Vous écrivez un livre par année depuis 2004. Êtes-vous comme Stephen King, un auteur que vous admirez, qui se donne la discipline d'écrire chaque jour?

Écrire un livre par année, ce n'est pas une performance: c'est parce que j'ai la chance de faire un travail qui est aussi une passion. J'aime travailler tous les jours et je suis dans une période créative, dans un moment où j'écris mes romans les plus intéressants et les plus aboutis. J'ai la chance de pouvoir m'y consacrer pleinement. Tous les matins, quand je me mets devant mon écran, je me demande ce que vont me réserver mes personnages.

Quand vous commencez un roman, travaillez-vous avec un plan très détaillé?
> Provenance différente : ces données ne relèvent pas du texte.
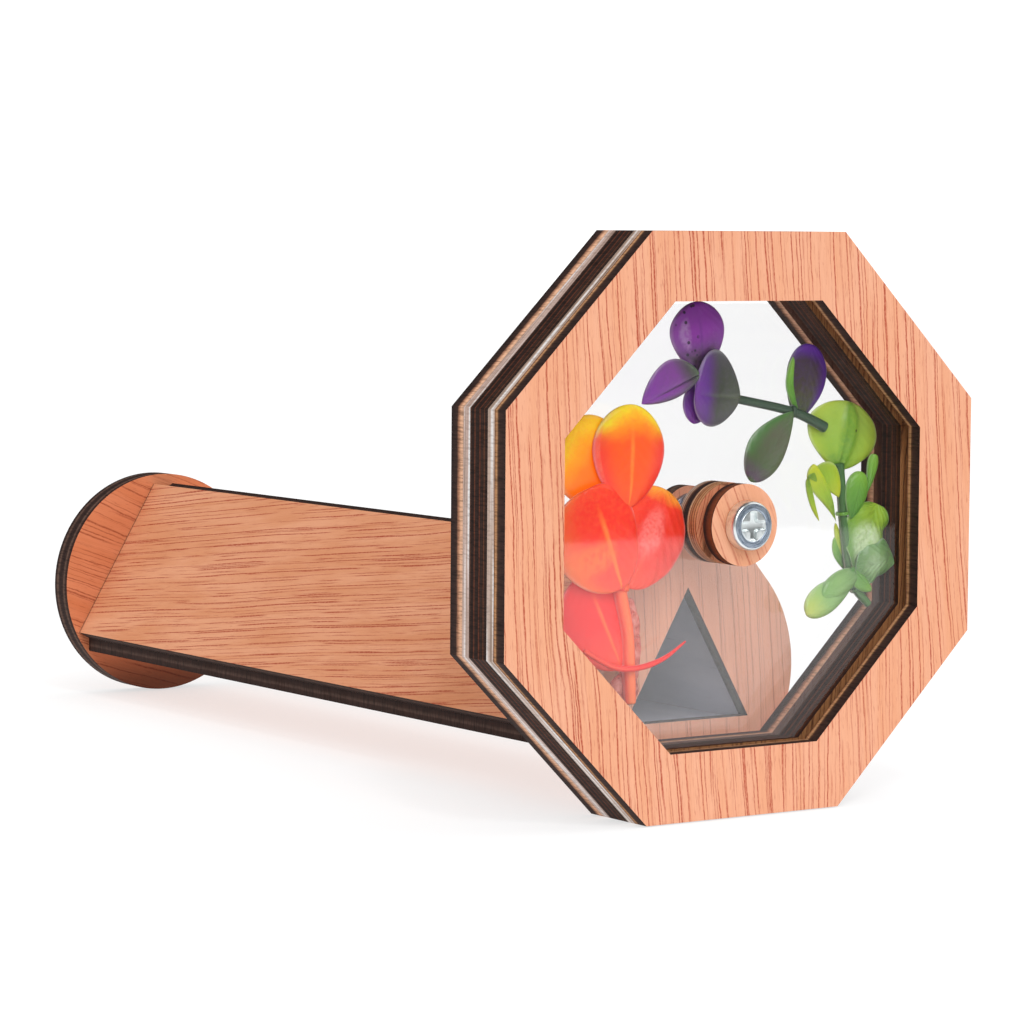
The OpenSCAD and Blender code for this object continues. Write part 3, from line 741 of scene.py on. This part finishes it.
class Piece:
    """Gathers the shells of one moulded piece, each with its own material."""

    def __init__(self, name):
        self.name, self.mesh = name, bmesh.new()
        self.spot = self.mesh.verts.layers.float_vector.new("leaf_place")
        self.materials = []

    def slot_of(self, material):
        if material not in self.materials:
            self.materials.append(material)
        return self.materials.index(material)

    def vertex(self, x, y, z, u, s, raised=0.0):
        made = self.mesh.verts.new(place(x, y, z))
        made[self.spot] = (u, s, raised)
        return made

    def face(self, corners, slot):
        kept = []
        for corner in corners:
            if corner not in kept:
                kept.append(corner)
        if len(kept) > 2:
            made = self.mesh.faces.new(kept)
            made.smooth = True
            made.material_index = slot

    def leaf(self, material, base, tip, left, right, y_base, y_tip, widest=0.6, full=0.5, cup=0.5,
             arch=0.3, bend=0.0, thick=0.85, crease=0.12, lump=0.14, fold=0.0, wave=0.0, pleat=None,
             ruffle=0.0):
        """A leaf from base to tip, as [x, z]. left and right are the half widths seen from the front.

        widest is where along it is widest, and a smaller full makes blunter ends. cup sets its rim behind
        its middle, arch bulges its middle forwards, bend curves its midrib sideways, fold folds it along
        the midrib, crease sinks the midrib near the base, lump makes it uneven, wave ripples its rim and
        ruffle makes its outline uneven. pleat, as (from, to, rise), lifts a band like a fold of cloth.
        """
        slot = self.slot_of(material)
        base, tip = Vector(base), Vector(tip)
        run = tip - base
        length = run.length
        ahead = run / length
        beside = Vector((ahead.y, -ahead.x))
        power = math.log(0.5) / math.log(widest)
        grid = {}
        for i in range(ROWS + 1):
            u = (1 - math.cos(math.pi * i / ROWS)) / 2
            swell = max(0.0, math.sin(math.pi * u ** power)) ** full
            middle = base + run * u + beside * bend * math.sin(math.pi * u)
            ends = i in (0, ROWS)
            for j, s in enumerate(COLUMNS):
                half = (left if s < 0 else right) * swell
                side_seed = 2.0 if s < 0 else 7.0
                half *= 1 + ruffle * noise.noise(Vector((u * RUFFLE_SCALE, side_seed, y_base * 3)))
                flat = middle + beside * (s * half)
                y = y_base + (y_tip - y_base) * u - arch * math.sin(math.pi * u) + cup * s * s * swell
                y += fold * abs(s) * swell
                y += wave * math.sin(u * 9 + s * 2) * abs(s) ** 3
                y += crease * math.exp(-(s / CREASE_WIDE) ** 2) * (1 - u)
                y += lump * noise.noise(Vector((flat.x * LUMP_SCALE, flat.y * LUMP_SCALE, y_base)))
                raised = 0.0
                if pleat:
                    start, end, rise = pleat
                    raised = ease(s, start - PLEAT_EDGE, start + PLEAT_EDGE)
                    raised *= ease(s, end + PLEAT_EDGE, end - PLEAT_EDGE)
                    y -= rise * raised * min(1.0, swell)
                wall = thick / 2 * max(0.0, 1 - abs(s) ** 5) ** 0.5 * min(1.0, swell * 2.2)
                if ends or j in (0, len(COLUMNS) - 1):
                    key = (i, "end") if ends else (i, j)
                    if key not in grid:
                        grid[key] = self.vertex(flat.x, y, flat.y, u, s, raised)
                    for side in (0, 1):
                        grid[i, j, side] = grid[key]
                else:
                    for side, sign in ((0, -1), (1, 1)):
                        grid[i, j, side] = self.vertex(flat.x, y + sign * wall, flat.y, u, s, raised)
        for i in range(ROWS):
            for j in range(len(COLUMNS) - 1):
                near = [grid[i, j, 0], grid[i, j + 1, 0], grid[i + 1, j + 1, 0], grid[i + 1, j, 0]]
                far = [grid[i, j, 1], grid[i + 1, j, 1], grid[i + 1, j + 1, 1], grid[i, j + 1, 1]]
                self.face(near, slot)
                self.face(far, slot)

    def stalk(self, material, route, radii):
        """A round stalk along [x, y, z] points with a radius at each, closed with flat cut ends."""
        slot = self.slot_of(material)
        sides, rings, ridge, unevenness = 14, 10, 0.06, 0.05
        points = [Vector(p) for p in route]
        path = []
        for i in range(len(points) - 1):
            before, after = points[max(i - 1, 0)], points[min(i + 2, len(points) - 1)]
            for k in range(rings):
                f = k / rings
                spot = 0.5 * ((2 * points[i]) + (points[i + 1] - before) * f
                              + (2 * before - 5 * points[i] + 4 * points[i + 1] - after) * f * f
                              + (3 * points[i] - before - 3 * points[i + 1] + after) * f ** 3)
                path.append((spot, radii[i] + (radii[i + 1] - radii[i]) * f))
        path.append((points[-1], radii[-1]))
        loops = []
        for i, (spot, radius) in enumerate(path):
            ahead = (path[min(i + 1, len(path) - 1)][0] - path[max(i - 1, 0)][0]).normalized()
            first = ahead.cross(Vector(AXIS_Y)).normalized()
            second = first.cross(ahead)
            loop = []
            for k in range(sides):
                angle = math.tau * k / sides
                bumps = unevenness * noise.noise(spot * 0.9 + Vector((k, 0, 0)))
                r = radius * (1 + ridge * math.cos(2 * angle) + bumps)
                q = spot + (first * math.cos(angle) + second * math.sin(angle)) * r
                # s is the cosine round the stalk, so the shader's rim lands on the sides seen from the
                # front and its vein down the front and back: painted shading.
                loop.append(self.vertex(q.x, q.y, q.z, i / (len(path) - 1), math.cos(angle)))
            loops.append(loop)
        for a, b in zip(loops, loops[1:]):
            for k in range(sides):
                self.face([a[k], a[(k + 1) % sides], b[(k + 1) % sides], b[k]], slot)
        self.face(loops[0][::-1], slot)
        self.face(loops[-1], slot)

    def collar(self, material, centre, ahead, radius, thick, tall):
        """A moulded ring round a stem, with rounded lips."""
        slot = self.slot_of(material)
        around, lips = 28, 8
        centre, ahead = Vector(centre), Vector(ahead).normalized()
        first = ahead.cross(Vector(AXIS_Y)).normalized()
        second = first.cross(ahead)
        loops = []
        for i in range(around):
            angle = math.tau * i / around
            out = first * math.cos(angle) + second * math.sin(angle)
            loop = []
            for k in range(lips):
                lip = math.tau * k / lips
                q = centre + out * (radius + thick * math.cos(lip)) + ahead * (tall * math.sin(lip))
                loop.append(self.vertex(q.x, q.y, q.z, 0.5, math.cos(angle)))
            loops.append(loop)
        for i in range(around):
            a, b = loops[i], loops[(i + 1) % around]
            for k in range(lips):
                self.face([a[k], b[k], b[(k + 1) % lips], a[(k + 1) % lips]], slot)

    def blob(self, material, centre, radii, bumps=0.16):
        """A set drop of glue."""
        slot = self.slot_of(material)
        around, up = 24, 14
        centre = Vector(centre)
        loops = []
        for i in range(up + 1):
            polar = math.pi * i / up
            loop = []
            for k in range(around):
                angle = math.tau * k / around
                level = math.sin(polar)
                out = Vector((level * math.cos(angle), math.cos(polar), level * math.sin(angle)))
                size = 1 + bumps * noise.noise(out * 1.7 + centre)
                q = centre + Vector([out[n] * radii[n] * size for n in range(3)])
                if i in (0, up) and loop:
                    loop.append(loop[0])
                else:
                    loop.append(self.vertex(q.x, q.y, q.z, i / up, 0.0))
            loops.append(loop)
        for a, b in zip(loops, loops[1:]):
            for k in range(around):
                self.face([a[k], a[(k + 1) % around], b[(k + 1) % around], b[k]], slot)

    def finish(self, nodes, slot):
        bmesh.ops.recalc_face_normals(self.mesh, faces=self.mesh.faces[:])
        made = object_from(self.mesh, self.name, self.materials)
        smoother = made.modifiers.new("smooth", "SUBSURF")
        smoother.levels = smoother.render_levels = 1
        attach(made, "wheel")
        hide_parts(*nodes)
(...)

Quand on commence un roman, on a l'impression de se retrouver pieds nus devant l'Himalaya. Un plan détaillé nous donne un peu l'impression de savoir où on va. J'essaie de me faire croire que je sais où je vais! Comme le dit Dennis Lehane, il y a une part de tuyauterie dans les histoires à suspense, mais nous, les écrivains, ne sommes pas des plombiers. Quand les personnages se mettent vraiment à exister dans votre esprit, ils ont envie de faire des choses auxquelles vous ne les avez pas nécessairement prédestinés. Alors, oui, j'ai un plan, mais je ne me sens pas prisonnier de ce plan. Ce qu'il y a d'excitant dans l'écriture, c'est précisément lorsqu'on dévie de ce qui était prévu.

Avez-vous des recherchistes?

Absolument pas! Tout est fait maison, de la façon la plus artisanale possible. Le plaisir vient d'avoir ce luxe de consacrer ses journées à un monde imaginaire.

Votre mère était bibliothécaire et vous, vous êtes fan de cinéma. Qu'est-ce qui vous a le plus influencé, le livre ou l'écran?

Davantage les livres, et davantage les livres de fiction. Parce que dans un livre, vous êtes au coeur de la psychologie des personnages alors que dans un film, vous êtes davantage dans l'action. Dans un film, tout le monde voit les mêmes images; dans un livre, chacun se projette des images différentes dans sa tête.

En 2004, à votre deuxième roman, c'est là que le grand succès est arrivé. Ça vous a frappé comme un train?

Pas vraiment, puisqu'à l'époque, j'avais un autre métier. J'étais enseignant, un métier que j'ai continué d'exercer jusqu'en 2007. Je l'ai pris comme une liberté, une chance, de continuer à écrire. Je me suis dit que le succès de ce livre allait me permettre d'en écrire d'autres.

Au fil de tous ces livres, vous êtes devenu l'un des romanciers français les plus vendus. Ressentez-vous cela comme une liberté ou comme une pression?

C'est une question que je ne me pose jamais. Quand j'écris, je ne me demande jamais si le livre va être lu. Je me raconte l'histoire à moi-même en écrivant. Bref, j'écris l'histoire que j'aimerais lire.

Vous rencontrez beaucoup de lecteurs. Que disent-ils de vos livres?

La chose qui revient le plus, c'est cette idée de lire pour se créer une échappatoire, pour plonger dans une bulle. C'est d'ailleurs ce qui m'a fait lire étant jeune, cette idée dont parle Umberto Eco: celui qui ne lit pas ne vit qu'une seule vie, alors que celui qui lit va pouvoir en vivre 500 ou 1000. Ou alors comme le dit Bernard Pivot: lire, c'est quitter le monde pour y revenir par une autre porte.

La jeune fille et la nuit. Guillaume Musso. Calmann-Lévy. 432 pages.